Backtrack: Jim White & Nina Nastasia You Follow Me
Writing about Jim White’s drumming is difficult. Last week, I covered Chan Marshall, aka Cat Power’s seminal Moon Pix, an album that benefits as much from her willingness to embrace her own demons as it does from Jim White’s free drumming, which exists as a counterpoint to Marshall’s controlled fury and desolate sadness.
Though he worked with Nina Nastasia before, 2007’s You Follow Me is the first record where he gets equal billing with her on the album cover. It’s a loose record, just the two of them bouncing off each other — White’s drums consistently louder in the mix than Nastasia’s guitar. Vocally, she’s throwing phrases that bustle up against each other, sometimes whooping high, other times letting her voice plummet into flat disappointment.

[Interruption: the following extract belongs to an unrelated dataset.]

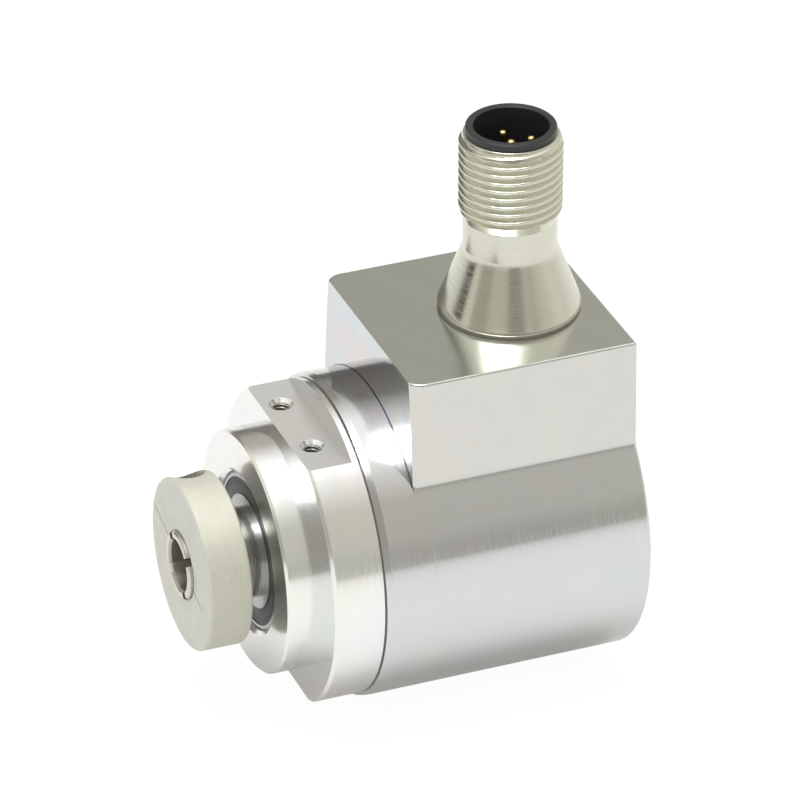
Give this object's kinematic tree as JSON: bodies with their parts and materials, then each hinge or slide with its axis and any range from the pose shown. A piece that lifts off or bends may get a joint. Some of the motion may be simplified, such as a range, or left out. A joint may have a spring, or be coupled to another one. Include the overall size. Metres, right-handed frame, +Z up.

It’s such an intimate album that listening to it feels like an intrusion, like something you’re not meant to hear but can’t turn away from. “The Day I Would Bury You” is searing and focused. White’s drums jump from plodding to a tense roll that never breaks, with Nastasia’s voice both brittle and early-morning-hangover-fuzzy — almost weary — anchoring the piece: “I wanted to tell you again and again/ How much I blame you/ How hard this has been/ I always dreamed of the day I would bury you/ I never thought on the day I’d stop hating you.”
There’s a feeling of death hovering over everything. Never as literally as on “The Day I Would Bury You,” which is about the dissolution of a marriage. It’s also about acceptance though. And that’s the key to the record. As heavy as every song is, as intimate and unrelentingly flat as You Follow Me is, there’s optimism, too, or at least some glimmer of it.
If you’re going to make art that tackles heavy subjects, it’s not a bad idea to provide some kind of levity, or failing that, some kind of hopefulness. Making bummer jams will always be worth pursuing, but there’s got to be something else.
You Follow Me begins with “I’ve Been Out Walking.” White does a quick count off by tapping his drum sticks together, and then Nastasia’s guitar comes in, thick and as close to jaunty as she’ll ever get. It’s not a happy moment, it’s not a hopeful moment, but at least it feels free.